In 2010, I wrote an article about how community banks should be more active (regulations permitting) in helping to fund the equity in small business. Since that time, S. 2190 came along from the Senate and it appears on the surface to potentially open up the doors that were recommended. There are a lot of unanswered questions in the legislation, and there is the risk that it could lead to a market that fleeced the public, and provided less capital to the small business community. This is the first of a number of articles that I will be writing on this topic, due to its importance to the growth of U.S. employment.

The Portal

The rules provide for a portal through which funds can be solicited. The amounts are small (generally a few thousand dollars for most people) and about $10 thousand for wealthy people. The absolute risk is less than what they could lose on a day when they bought a new car, or when they bought stock options that did not work out. The problem is less with the amounts, and more with the public perception of the portal.
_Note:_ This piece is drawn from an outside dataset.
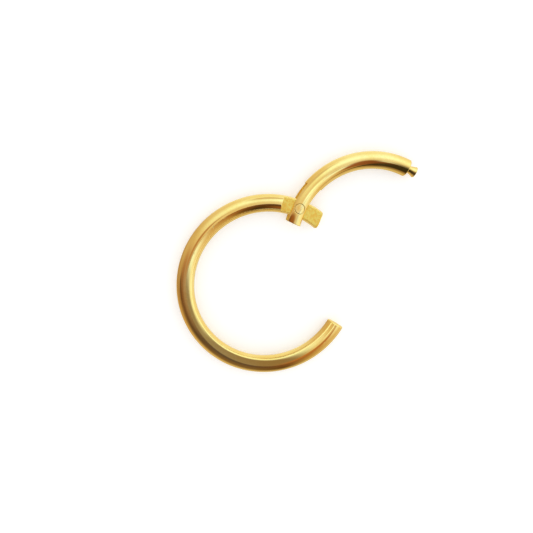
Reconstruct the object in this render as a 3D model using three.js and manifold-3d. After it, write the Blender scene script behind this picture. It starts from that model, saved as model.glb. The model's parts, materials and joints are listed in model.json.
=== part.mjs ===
// A hinged clicker ring: a round-wire hoop whose one arc swings open in the plane of the ring.
// Millimetres. The ring lies flat: its plane is XY and +Z is its axis.
// Bearings are degrees clockwise from +Y, seen from +Z, about the centre of the hoop.

import * as THREE from 'three';
import { mergeVertices } from 'three/addons/utils/BufferGeometryUtils.js';
import Module from 'manifold-3d';

// The wire and the ring it is bent into.
const wireDiameter = 1.2;
const innerDiameter = 10;
const wireSides = 24;
const ringSteps = 96;

// Where the arc is divided.
const pivotBearing = 21;
const freeEndBearing = 119.9;
const segmentEndBearing = 112;
const openAngle = 86.6;

// The hinge: a flat tang on the hoop, between two ears of the segment.
const tangThickness = 0.67;
const tangReach = 1.67;
const tangCornerRadius = 1.78;
const slotWidth = 0.72;
const slotReach = 1.75;
const earLength = 1.06;
const earCornerRadius = 1.19;
const shoulderRadius = 1.24;
const pinRadius = 0.33;
const pinSeatGap = 0.012;
const pinRunningGap = 0.03;

// The latch: a flared stud that stops against a dimple in the hoop's free end.
const studLength = 0.68;
const studNeckRadius = 0.25;
const studTipRadius = 0.375;
const studDomeHeight = 0.05;
const studShankRadius = 0.18;
const studShankLength = 0.5;
const studSeatGap = 0.015;
const dimpleRadius = 0.2;
const dimpleDepth = 0.08;

// Sizes that follow from these.
const wireRadius = wireDiameter / 2;
const ringRadius = (innerDiameter + wireDiameter) / 2;
const roundSides = 32;
const clear = 3;

const wasm = await Module();
wasm.setup();

// Shapes in the plane of the ring.

function ringPoint(radius, bearing) {
  const angle = THREE.MathUtils.degToRad(bearing);
  return new THREE.Vector2(radius * Math.sin(angle), radius * Math.cos(angle));
}

const pivot = ringPoint(ringRadius, pivotBearing);

// A point given from the pivot: along the wire away from the shoulder, and outward from the centre.
function hingePoint(along, outward) {
  return new THREE.Vector2(along, outward)
    .rotateAround(new THREE.Vector2(), THREE.MathUtils.degToRad(-pivotBearing))
    .add(pivot);
}

// Geometry to solids and back.

function solidOf(geometry) {
  geometry.deleteAttribute('normal');
  geometry.deleteAttribute('uv');
  const merged = mergeVertices(geometry, 1e-5);
  return new wasm.Manifold(new wasm.Mesh({
    numProp: 3,
    vertProperties: Float32Array.from(merged.attributes.position.array),
    triVerts: Uint32Array.from(merged.index.array),
  }));
}

function geometryOf(solid) {
  const mesh = solid.getMesh();
  const geometry = new THREE.BufferGeometry();
  geometry.setAttribute('position', new THREE.BufferAttribute(mesh.vertProperties, mesh.numProp));
  geometry.setIndex(new THREE.BufferAttribute(mesh.triVerts, 1));
  geometry.computeVertexNormals();
  return geometry;
}

// The whole wire ring, with a narrow flat below it to lie on.
function wireRing() {
  const sideAngle = 2 * Math.PI / wireSides;
  const cornerRadius = wireRadius / Math.cos(sideAngle / 2);
  const profile = [];
  for (let side = 0; side <= wireSides; side += 1) {
    const angle = sideAngle * ((side % wireSides) + 0.5);
    const x = ringRadius + cornerRadius * Math.cos(angle);
    profile.push(new THREE.Vector2(x, cornerRadius * Math.sin(angle)));
  }
  return solidOf(new THREE.LatheGeometry(profile, ringSteps).rotateX(Math.PI / 2));
}

// A prism over an outline, between two heights.
function prism(points, bottom, top) {
  const outline = new THREE.Shape(points);
  const geometry = new THREE.ExtrudeGeometry(outline, { depth: top - bottom, bevelEnabled: false });
  return solidOf(geometry.translate(0, 0, bottom));
}

// A square block at the hinge, as wide as the wire and more.
function hingeBlock(from, to, bottom, top) {
  return prism([
    hingePoint(from, -clear / 2),
    hingePoint(to, -clear / 2),
    hingePoint(to, clear / 2),
    hingePoint(from, clear / 2),
  ], bottom, top);
}

function hingeDisc(radius, bottom, top) {
  const geometry = new THREE.CylinderGeometry(radius, radius, top - bottom, roundSides);
  geometry.rotateX(Math.PI / 2).translate(pivot.x, pivot.y, (bottom + top) / 2);
  return solidOf(geometry);
}

// A round hole takes its size across the flats, so that a round pin inside it stays clear.
function hingeBore(radius) {
  return hingeDisc(radius / Math.cos(Math.PI / roundSides), -clear, clear);
}

// What a turning end must lose: a block on one side of the pivot, outside a radius about it.
function hingeCorners(from, to, radius) {
  const block = hingeBlock(from, to, -clear, clear);
  return block.subtract(hingeDisc(radius, -2 * clear, 2 * clear));
}

// The stretch of the ring from a square cut near the hinge to a radial cut further round.
function stretch(cutAlong, endBearing) {
  const reach = ringRadius + 2 * clear;
  return prism([
    hingePoint(cutAlong, -clear),
    hingePoint(cutAlong, clear),
    ringPoint(reach, (pivotBearing + endBearing) / 2 - 10),
    ringPoint(reach, (pivotBearing + endBearing) / 2 + 20),
    ringPoint(reach, endBearing),
    new THREE.Vector2(0, 0),
  ], -clear, clear);
}

// Turns a shape made about +Y, standing on the origin, so that it stands on a cut of the wire.
function standOnCut(geometry, bearing, direction) {
  const place = ringPoint(ringRadius, bearing);
  const turn = THREE.MathUtils.degToRad(-bearing - 90 * direction);
  return geometry.rotateZ(turn).translate(place.x, place.y, 0);
}

// The pieces, all in the ring's own frame with the ring closed.

function hoopSolid() {
  const openArc = stretch(tangReach, freeEndBearing);
  let hoop = wireRing().subtract(openArc);
  const half = tangThickness / 2;
  for (const [bottom, top] of [[half, clear], [-clear, -half]]) {
    hoop = hoop.subtract(hingeDisc(shoulderRadius, bottom, top));
    hoop = hoop.subtract(hingeBlock(0, clear, bottom, top));
  }
  const dimple = new THREE.SphereGeometry(dimpleRadius, 24, 16);
  dimple.translate(0, dimpleRadius - dimpleDepth, 0);
  return hoop
    .subtract(hingeCorners(0, clear, tangCornerRadius))
    .subtract(hingeBore(pinRadius + pinRunningGap))
    .subtract(solidOf(standOnCut(dimple, freeEndBearing, -1)));
}

function segmentSolid() {
  const arc = wireRing().intersect(stretch(-earLength, segmentEndBearing));
  const slot = hingeBlock(-clear, slotReach, -slotWidth / 2, slotWidth / 2);
  const shankRadius = studShankRadius + pinSeatGap;
  const shankDepth = studShankLength + studSeatGap;
  const shankHole = new THREE.CylinderGeometry(shankRadius, shankRadius, 2 * shankDepth, roundSides);
  return arc
    .subtract(hingeCorners(-clear, 0, earCornerRadius))
    .subtract(slot)
    .subtract(hingeBore(pinRadius + pinSeatGap))
    .subtract(solidOf(standOnCut(shankHole, segmentEndBearing, 1)));
}

// The pin's ends are dressed down to the round of the wire.
function pinSolid() {
  return hingeDisc(pinRadius, -clear, clear).intersect(wireRing());
}

function studSolid() {
  const flare = (studTipRadius - studNeckRadius) / studLength;
  const rimHeight = studLength - studDomeHeight;
  const profile = [
    new THREE.Vector2(0, -studShankLength),
    new THREE.Vector2(studShankRadius, -studShankLength),
    new THREE.Vector2(studShankRadius, studSeatGap),
    new THREE.Vector2(studNeckRadius, studSeatGap),
    new THREE.Vector2(studNeckRadius + flare * rimHeight, rimHeight),
    new THREE.Vector2(studTipRadius * 0.6, studLength - studDomeHeight * 0.3),
    new THREE.Vector2(0, studLength),
  ];
  const geometry = new THREE.LatheGeometry(profile, roundSides);
  return solidOf(standOnCut(geometry, segmentEndBearing, 1));
}

// Materials and the scene.

function gold(color, roughness) {
  return new THREE.MeshStandardMaterial({ color, roughness, metalness: 1 });
}

function piece(name, solid, material) {
  const mesh = new THREE.Mesh(geometryOf(solid), material);
  mesh.name = name;
  return mesh;
}

const ring = new THREE.Group();
ring.add(piece('hoop', hoopSolid(), gold('#e3b55a', 0.14)));

// The swinging arc turns about the pivot, and is shown open.
const swing = new THREE.Group();
swing.position.set(pivot.x, pivot.y, 0);
swing.rotation.z = THREE.MathUtils.degToRad(openAngle);
const closedArc = new THREE.Group();
closedArc.position.set(-pivot.x, -pivot.y, 0);
closedArc.add(piece('segment', segmentSolid(), gold('#e3b55a', 0.14)));
closedArc.add(piece('hinge_pin', pinSolid(), gold('#d9a94c', 0.22)));
closedArc.add(piece('latch_stud', studSolid(), gold('#d9a94c', 0.18)));
swing.add(closedArc);
ring.add(swing);

// The origin is under the middle of the whole open ring, on the surface it lies on.
const group = new THREE.Group();
group.add(ring);
group.updateMatrixWorld(true);
const box = new THREE.Box3().setFromObject(ring, true);
ring.position.set(-(box.min.x + box.max.x) / 2, -(box.min.y + box.max.y) / 2, -box.min.z);
group.updateMatrixWorld(true);

export default group;
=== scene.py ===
import json
import math
import bpy
import numpy as np
from mathutils import Matrix, Vector


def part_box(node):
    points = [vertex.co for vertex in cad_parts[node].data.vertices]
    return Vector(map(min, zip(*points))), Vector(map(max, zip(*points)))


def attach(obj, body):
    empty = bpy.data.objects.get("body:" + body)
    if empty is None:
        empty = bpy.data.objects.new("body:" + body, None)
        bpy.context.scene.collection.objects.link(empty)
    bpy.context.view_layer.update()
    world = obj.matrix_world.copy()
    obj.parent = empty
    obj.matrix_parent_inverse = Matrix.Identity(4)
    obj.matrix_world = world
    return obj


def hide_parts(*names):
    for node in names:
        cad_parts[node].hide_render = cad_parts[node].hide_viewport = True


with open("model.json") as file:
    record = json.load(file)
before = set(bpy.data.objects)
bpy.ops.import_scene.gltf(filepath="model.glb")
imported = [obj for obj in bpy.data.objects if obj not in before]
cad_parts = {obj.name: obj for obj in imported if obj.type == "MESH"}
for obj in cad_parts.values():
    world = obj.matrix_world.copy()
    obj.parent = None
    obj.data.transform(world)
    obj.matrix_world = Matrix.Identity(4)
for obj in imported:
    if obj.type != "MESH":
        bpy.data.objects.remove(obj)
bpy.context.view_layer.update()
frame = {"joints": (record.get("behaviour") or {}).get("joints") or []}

mm = 0.001


# Where the frame puts the ring. All that follows is in millimetres about the hoop's centre.

hoopLow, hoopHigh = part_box("hoop")
hingeJoint = frame["joints"][0]
wireRadius = (hoopHigh.z - hoopLow.z) / 2 / mm
outerRadius = (hoopHigh.y - hoopLow.y) / 2 / mm
ringRadius = outerRadius - wireRadius
ringCentre = Vector((hoopLow.x + outerRadius * mm, (hoopLow.y + hoopHigh.y) / 2, wireRadius * mm))
pivot = (Vector(hingeJoint["pos_m"]) - ringCentre) / mm


def bearingVector(degrees):
    angle = math.radians(degrees)
    return np.array([math.sin(angle), math.cos(angle), 0.0])


def tangentVector(degrees):
    angle = math.radians(degrees)
    return np.array([math.cos(angle), -math.sin(angle), 0.0])


pivotBearing = math.degrees(math.atan2(pivot.x, pivot.y))
pivotPoint = np.array([pivot.x, pivot.y, 0.0])
print("frame read: wire", round(2 * wireRadius, 3), "mm, ring radius", round(ringRadius, 3), "mm")


# Camera: close above the ring, from its upper left.

cameraSetup = {
    "distance": 46.0,        # mm from the ring's centre
    "tilt": 13.9,            # degrees off straight above
    "bearing": 321.8,        # the side that it leans to
    "pictureWidth": 36.5,    # mm of the ring's plane across the picture
    "shiftX": -0.0023,       # of the picture's width
    "shiftY": 0.0346,
}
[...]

I believe that it is fine for the SEC to regulate the portal, but I think the bank regulators are in a much better position to monitor the operators of the portals since they already have Federal audits in place, and can simply add this compliance feature.

There is going to need to be some background checking on anyone that registers on a portal, and the banks are already set up to do these checks.

Since the portal customer company can use the portal to raise equity, and use the bank to get financing, it leads toward more one-stop shopping for the company and one less administrative issue for the small business.

The customer company appears to be able to continuously raise up to $1,000,000 per year, and no one is in a better position to maintain the records, tax returns, and collateral documents for the customer at the lowest cost than a lender. If there are annual reporting requirements, the bank already has this process in place for loans and a trained staff that is use to being regulated.

It is going to take more capital to start the typical small business in the future since more small businesses will need to be global (export based) not local (consumer based). This Senate bill is a good first step. We need to see if the regulations for the bill can come out more quickly than the 270 days proposed. The new proposed legislation is a great step forward if administration can be simplified, and the cost of issuance does not creep up to devour a lot of the funds raised.


S 2190 is a "net positive" for small business. The key is that there is a good balance brought between "safety", "soundness", and "speed". It has to provide money quickly, with reasonable return expectations, and with enough information to make current and ongoing assessments. There are many other issues, like how you exit one of these investments, but this is a good first step.

Disclosure: I have no positions in any stocks mentioned, and no plans to initiate any positions within the next 72 hours.